***** Supplied information

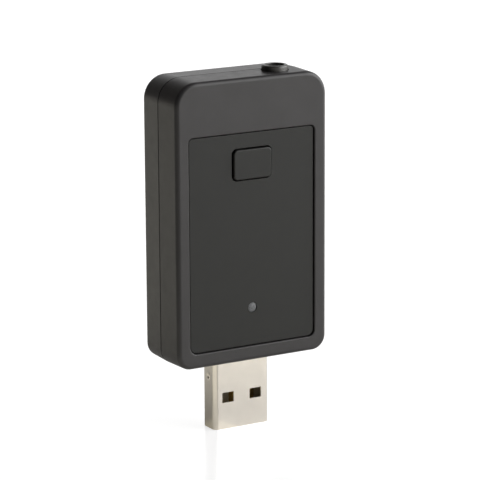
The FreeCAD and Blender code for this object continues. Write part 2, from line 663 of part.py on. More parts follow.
def circuit_board():
    """Board with cut corners, holes for the locating pins and notches for the plug's legs."""
    right_side = [
        (BOARD_HALF_WIDTH - BOARD_BOTTOM_CORNER, BOARD_BOTTOM_Z),
        (BOARD_HALF_WIDTH, BOARD_BOTTOM_Z + BOARD_BOTTOM_CORNER),
        (BOARD_HALF_WIDTH, BOARD_TOP_Z - BOARD_TOP_CORNER),
        (BOARD_HALF_WIDTH - BOARD_TOP_CORNER, BOARD_TOP_Z),
    ]
    left_side = [(-x, z) for x, z in reversed(right_side)]
    points = [Vector(x, BOARD_FRONT_Y, z) for x, z in right_side + left_side]
    plate = prism(points, Y_AXIS * BOARD_THICKNESS)
    cuts = []
    for x, z in POST_PLACES:
        cuts.append(rod(x, z, POST_PIN_RADIUS + POST_PIN_GAP, BOARD_FRONT_Y, BOARD_BACK_Y))
    for side in (-1, 1):
        middle = side * (PLUG_WIDTH - PLUG_SHEET) / 2
        half_slot = PLUG_SHEET / 2 + LEG_CLEARANCE
        cuts.append(block(
            middle - half_slot, middle + half_slot, BOARD_FRONT_Y, BOARD_BACK_Y,
            BOARD_BOTTOM_Z, PLUG_LENGTH + LEG_LENGTH + LEG_CLEARANCE,
        ))
    return plate.cut(Part.makeCompound(cuts))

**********

* [What is asked]: Return all the data above once more, precisely as given.

* [Complete response]:
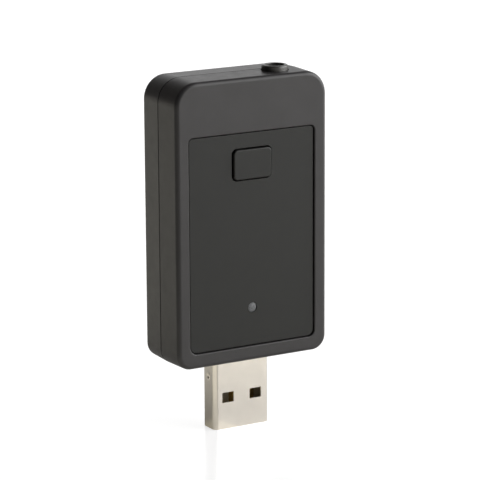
The FreeCAD and Blender code for this object continues. Write part 2, from line 663 of part.py on. More parts follow.
def circuit_board():
    """Board with cut corners, holes for the locating pins and notches for the plug's legs."""
    right_side = [
        (BOARD_HALF_WIDTH - BOARD_BOTTOM_CORNER, BOARD_BOTTOM_Z),
        (BOARD_HALF_WIDTH, BOARD_BOTTOM_Z + BOARD_BOTTOM_CORNER),
        (BOARD_HALF_WIDTH, BOARD_TOP_Z - BOARD_TOP_CORNER),
        (BOARD_HALF_WIDTH - BOARD_TOP_CORNER, BOARD_TOP_Z),
    ]
    left_side = [(-x, z) for x, z in reversed(right_side)]
    points = [Vector(x, BOARD_FRONT_Y, z) for x, z in right_side + left_side]
    plate = prism(points, Y_AXIS * BOARD_THICKNESS)
    cuts = []
    for x, z in POST_PLACES:
        cuts.append(rod(x, z, POST_PIN_RADIUS + POST_PIN_GAP, BOARD_FRONT_Y, BOARD_BACK_Y))
    for side in (-1, 1):
        middle = side * (PLUG_WIDTH - PLUG_SHEET) / 2
        half_slot = PLUG_SHEET / 2 + LEG_CLEARANCE
        cuts.append(block(
            middle - half_slot, middle + half_slot, BOARD_FRONT_Y, BOARD_BACK_Y,
            BOARD_BOTTOM_Z, PLUG_LENGTH + LEG_LENGTH + LEG_CLEARANCE,
        ))
    return plate.cut(Part.makeCompound(cuts))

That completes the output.